Free thought, free speech, free action, and freehold property are the source of the modern world. It cannot exist without them. Its existence depends upon abolishing these reactionary state controls and destroying the socialist State.

The task before Americans is to end these police-controls of peaceful, productive American citizens, to repeal all the reactionary legislation and…Executive orders…to abolish the Federal corporations, departments, bureaus and agencies that dictate and enforce these State controls…to require men in public office to recognize again every American’s natural right as a free person….

No politician, yet, has asked American voters to give him the power to strip any State of the powers it has usurped from its citizens, nor to strip the Federal Government of the powers it has usurped from the States; to restore the rights of the citizens, the rights and powers of the States…nor to add…further restrictions that will adequately protect the property, liberty and lives of persons… and make the United States again the world-champion of human rights and the leader of the world-liberating revolution….

[R]eactionary national socialism hampers all Americans now.

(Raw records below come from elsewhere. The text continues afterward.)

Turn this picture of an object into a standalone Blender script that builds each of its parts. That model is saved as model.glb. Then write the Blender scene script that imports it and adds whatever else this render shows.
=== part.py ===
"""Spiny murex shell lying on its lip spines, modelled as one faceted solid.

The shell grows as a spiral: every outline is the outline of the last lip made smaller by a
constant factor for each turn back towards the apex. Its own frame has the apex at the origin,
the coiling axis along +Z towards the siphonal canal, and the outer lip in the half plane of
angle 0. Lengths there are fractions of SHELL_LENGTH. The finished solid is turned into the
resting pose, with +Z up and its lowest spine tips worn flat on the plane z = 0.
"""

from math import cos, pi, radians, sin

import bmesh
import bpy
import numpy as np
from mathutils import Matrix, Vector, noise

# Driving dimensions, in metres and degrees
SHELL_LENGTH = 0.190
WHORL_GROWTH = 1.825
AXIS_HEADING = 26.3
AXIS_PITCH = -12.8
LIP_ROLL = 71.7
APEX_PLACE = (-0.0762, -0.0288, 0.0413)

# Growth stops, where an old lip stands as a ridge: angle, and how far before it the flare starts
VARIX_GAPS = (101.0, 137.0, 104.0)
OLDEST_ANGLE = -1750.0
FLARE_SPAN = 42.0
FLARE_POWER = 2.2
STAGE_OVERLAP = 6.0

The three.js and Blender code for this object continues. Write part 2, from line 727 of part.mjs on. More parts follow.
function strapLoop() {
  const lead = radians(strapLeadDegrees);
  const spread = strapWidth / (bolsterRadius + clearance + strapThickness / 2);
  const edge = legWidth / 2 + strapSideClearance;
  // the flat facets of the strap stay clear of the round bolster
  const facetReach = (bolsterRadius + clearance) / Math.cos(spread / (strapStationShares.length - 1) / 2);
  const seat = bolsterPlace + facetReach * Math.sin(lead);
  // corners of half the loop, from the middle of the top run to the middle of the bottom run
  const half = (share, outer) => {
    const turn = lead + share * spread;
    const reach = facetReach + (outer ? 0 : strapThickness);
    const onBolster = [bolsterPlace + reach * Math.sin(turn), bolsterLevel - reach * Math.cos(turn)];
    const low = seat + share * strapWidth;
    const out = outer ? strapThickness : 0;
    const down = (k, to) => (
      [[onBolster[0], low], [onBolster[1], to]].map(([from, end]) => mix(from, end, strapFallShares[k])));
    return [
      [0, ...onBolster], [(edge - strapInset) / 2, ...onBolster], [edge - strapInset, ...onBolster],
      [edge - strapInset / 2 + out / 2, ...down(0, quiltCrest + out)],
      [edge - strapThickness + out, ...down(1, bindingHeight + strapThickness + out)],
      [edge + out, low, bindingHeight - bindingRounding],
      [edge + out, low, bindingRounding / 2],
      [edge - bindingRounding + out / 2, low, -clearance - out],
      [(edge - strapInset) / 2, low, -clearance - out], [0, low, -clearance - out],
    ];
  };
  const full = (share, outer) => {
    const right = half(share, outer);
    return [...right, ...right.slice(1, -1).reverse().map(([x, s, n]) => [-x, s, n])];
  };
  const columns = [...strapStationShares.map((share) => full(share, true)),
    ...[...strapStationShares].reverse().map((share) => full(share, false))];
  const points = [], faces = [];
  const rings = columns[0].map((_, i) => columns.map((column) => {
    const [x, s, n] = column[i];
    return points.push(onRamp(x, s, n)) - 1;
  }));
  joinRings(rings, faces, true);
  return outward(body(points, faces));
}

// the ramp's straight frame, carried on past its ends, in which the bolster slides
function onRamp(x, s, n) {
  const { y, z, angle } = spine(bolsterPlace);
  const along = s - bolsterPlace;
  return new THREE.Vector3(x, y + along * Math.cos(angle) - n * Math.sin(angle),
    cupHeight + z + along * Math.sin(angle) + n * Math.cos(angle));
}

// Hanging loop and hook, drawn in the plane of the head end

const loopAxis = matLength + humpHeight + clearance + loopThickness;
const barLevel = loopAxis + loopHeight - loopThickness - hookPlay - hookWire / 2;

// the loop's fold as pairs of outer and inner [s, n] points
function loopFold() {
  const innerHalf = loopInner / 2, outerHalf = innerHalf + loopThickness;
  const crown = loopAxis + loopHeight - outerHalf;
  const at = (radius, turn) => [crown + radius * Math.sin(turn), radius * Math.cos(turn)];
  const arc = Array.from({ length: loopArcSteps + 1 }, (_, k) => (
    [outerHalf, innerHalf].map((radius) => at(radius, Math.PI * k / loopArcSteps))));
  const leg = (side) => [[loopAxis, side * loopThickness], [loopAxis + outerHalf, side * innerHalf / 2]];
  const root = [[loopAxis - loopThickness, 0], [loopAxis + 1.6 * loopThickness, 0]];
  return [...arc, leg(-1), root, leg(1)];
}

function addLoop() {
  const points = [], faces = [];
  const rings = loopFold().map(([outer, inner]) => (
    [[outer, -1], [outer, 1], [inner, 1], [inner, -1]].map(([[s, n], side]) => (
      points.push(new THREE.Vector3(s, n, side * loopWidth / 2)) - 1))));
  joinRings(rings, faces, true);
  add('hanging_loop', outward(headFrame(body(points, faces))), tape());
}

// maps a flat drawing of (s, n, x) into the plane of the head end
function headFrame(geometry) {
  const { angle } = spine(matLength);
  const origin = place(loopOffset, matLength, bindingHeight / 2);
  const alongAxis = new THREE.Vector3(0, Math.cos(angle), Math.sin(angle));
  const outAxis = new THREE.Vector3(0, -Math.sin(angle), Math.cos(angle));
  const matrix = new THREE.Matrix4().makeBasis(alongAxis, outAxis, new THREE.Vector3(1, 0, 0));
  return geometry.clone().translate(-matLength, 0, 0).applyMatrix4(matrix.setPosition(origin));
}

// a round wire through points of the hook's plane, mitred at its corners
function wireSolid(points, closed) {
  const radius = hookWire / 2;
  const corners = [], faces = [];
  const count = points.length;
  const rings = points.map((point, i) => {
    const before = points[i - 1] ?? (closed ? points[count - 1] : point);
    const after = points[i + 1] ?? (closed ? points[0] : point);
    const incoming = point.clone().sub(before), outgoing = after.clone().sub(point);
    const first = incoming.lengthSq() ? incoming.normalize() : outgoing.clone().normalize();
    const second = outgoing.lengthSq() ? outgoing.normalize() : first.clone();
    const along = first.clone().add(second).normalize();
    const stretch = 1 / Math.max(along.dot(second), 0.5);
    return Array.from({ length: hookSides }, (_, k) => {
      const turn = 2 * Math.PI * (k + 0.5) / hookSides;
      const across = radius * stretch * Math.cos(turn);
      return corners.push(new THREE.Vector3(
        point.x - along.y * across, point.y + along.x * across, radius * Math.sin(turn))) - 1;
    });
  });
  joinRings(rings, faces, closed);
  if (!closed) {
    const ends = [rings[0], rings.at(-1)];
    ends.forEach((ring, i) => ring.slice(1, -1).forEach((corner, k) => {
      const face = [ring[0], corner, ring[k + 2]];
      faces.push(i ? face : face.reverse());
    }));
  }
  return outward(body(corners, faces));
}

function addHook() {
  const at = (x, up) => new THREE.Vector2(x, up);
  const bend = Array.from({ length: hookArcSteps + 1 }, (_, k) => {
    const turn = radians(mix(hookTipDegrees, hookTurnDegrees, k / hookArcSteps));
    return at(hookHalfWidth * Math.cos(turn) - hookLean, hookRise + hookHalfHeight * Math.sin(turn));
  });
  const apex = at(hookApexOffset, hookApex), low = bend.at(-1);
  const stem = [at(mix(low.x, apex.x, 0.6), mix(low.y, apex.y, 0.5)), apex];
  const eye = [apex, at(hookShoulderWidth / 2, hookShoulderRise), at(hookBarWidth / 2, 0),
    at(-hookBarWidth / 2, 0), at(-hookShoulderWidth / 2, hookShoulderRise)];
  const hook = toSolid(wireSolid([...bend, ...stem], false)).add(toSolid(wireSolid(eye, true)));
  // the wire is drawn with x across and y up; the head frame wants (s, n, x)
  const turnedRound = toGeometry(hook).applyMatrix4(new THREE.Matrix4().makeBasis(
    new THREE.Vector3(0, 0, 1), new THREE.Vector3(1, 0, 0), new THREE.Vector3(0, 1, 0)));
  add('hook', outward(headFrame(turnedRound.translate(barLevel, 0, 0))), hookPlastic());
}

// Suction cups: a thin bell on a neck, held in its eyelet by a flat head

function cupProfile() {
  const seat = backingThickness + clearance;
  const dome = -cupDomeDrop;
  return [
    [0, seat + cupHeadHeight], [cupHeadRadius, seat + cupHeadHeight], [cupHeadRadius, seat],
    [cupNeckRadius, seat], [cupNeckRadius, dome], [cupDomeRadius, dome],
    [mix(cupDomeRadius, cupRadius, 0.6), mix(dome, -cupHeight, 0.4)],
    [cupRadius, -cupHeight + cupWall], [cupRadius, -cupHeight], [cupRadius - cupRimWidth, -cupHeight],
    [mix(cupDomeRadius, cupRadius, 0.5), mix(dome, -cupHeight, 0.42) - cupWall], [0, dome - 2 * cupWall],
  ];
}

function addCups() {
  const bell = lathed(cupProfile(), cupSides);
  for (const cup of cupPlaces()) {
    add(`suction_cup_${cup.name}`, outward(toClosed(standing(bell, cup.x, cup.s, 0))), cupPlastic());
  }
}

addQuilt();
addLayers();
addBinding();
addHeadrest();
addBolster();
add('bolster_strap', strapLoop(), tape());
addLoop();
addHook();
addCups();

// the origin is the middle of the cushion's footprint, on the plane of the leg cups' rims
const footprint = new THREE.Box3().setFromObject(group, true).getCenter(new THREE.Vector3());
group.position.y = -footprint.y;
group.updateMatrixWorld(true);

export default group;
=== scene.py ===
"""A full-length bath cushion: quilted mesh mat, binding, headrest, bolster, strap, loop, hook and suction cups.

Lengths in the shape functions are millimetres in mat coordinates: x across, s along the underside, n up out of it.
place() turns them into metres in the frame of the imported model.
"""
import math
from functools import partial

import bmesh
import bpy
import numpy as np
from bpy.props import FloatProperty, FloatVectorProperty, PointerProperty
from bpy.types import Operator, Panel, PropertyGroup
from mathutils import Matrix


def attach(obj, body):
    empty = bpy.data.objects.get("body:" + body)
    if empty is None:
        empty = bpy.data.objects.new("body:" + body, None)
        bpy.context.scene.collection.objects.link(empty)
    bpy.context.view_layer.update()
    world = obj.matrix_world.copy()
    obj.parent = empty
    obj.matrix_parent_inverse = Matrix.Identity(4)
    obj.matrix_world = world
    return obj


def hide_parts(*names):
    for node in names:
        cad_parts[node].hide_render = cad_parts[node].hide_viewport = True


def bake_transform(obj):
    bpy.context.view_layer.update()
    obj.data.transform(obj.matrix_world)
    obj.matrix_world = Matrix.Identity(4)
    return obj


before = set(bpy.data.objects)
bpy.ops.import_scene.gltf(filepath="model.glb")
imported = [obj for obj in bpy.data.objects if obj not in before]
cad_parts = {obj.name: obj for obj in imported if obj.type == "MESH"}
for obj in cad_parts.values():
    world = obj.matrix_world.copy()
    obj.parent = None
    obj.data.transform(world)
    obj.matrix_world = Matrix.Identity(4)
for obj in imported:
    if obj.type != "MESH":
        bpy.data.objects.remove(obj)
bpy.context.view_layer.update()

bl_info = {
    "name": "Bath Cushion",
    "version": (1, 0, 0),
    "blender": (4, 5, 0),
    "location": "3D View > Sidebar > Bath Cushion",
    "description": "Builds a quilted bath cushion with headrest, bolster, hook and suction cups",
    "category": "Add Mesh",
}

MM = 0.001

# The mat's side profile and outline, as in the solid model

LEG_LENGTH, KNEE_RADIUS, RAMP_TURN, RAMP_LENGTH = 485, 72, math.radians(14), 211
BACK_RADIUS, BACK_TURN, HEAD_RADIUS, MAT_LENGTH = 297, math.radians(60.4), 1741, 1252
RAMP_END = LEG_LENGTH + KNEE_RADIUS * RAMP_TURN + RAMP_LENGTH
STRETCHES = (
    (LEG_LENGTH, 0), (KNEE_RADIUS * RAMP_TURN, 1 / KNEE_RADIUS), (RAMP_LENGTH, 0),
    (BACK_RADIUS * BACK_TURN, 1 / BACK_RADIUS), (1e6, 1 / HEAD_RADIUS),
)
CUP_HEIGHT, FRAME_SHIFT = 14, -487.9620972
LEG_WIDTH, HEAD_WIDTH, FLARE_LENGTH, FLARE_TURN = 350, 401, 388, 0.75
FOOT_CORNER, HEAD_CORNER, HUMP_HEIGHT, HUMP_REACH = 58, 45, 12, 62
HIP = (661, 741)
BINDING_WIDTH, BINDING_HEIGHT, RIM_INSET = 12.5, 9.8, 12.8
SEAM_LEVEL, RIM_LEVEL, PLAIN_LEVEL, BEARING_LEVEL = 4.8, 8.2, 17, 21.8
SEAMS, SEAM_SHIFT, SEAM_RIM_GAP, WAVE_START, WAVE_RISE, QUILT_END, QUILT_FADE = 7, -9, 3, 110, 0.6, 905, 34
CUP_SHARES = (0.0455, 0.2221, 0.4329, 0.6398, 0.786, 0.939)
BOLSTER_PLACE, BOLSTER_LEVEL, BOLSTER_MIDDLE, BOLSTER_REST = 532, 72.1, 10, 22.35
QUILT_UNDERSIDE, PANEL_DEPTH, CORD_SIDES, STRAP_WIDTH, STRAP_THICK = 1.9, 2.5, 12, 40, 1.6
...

Lane’s experience with the reality of Russian socialism, expressed insightfully, has brought many to see the paramount importance of freedom (or more often, the tragedy of its absence) in human lives. What we can learn from Give Me Liberty is also reinforced in her 1943 The Discovery of Freedom. She offers us lessons which need relearning in each generation if liberty is to be defended from the ongoing erosion it faces. And it is very hard to miss just how appropriate her words still are for the political situation Americans face most of a century later. That is why it is useful to remember what she wrote in her autobiographical sketch,

I am now a fundamentalist American; give me time and I will tell you why individualism, laissez-faire and the slightly restrained anarchy of capitalism offer the best opportunities for the development of the human spirit. Also I will tell you why the relative freedom of human spirit is better—and more productive, even in material ways—than…any other rigidity organized for material ends.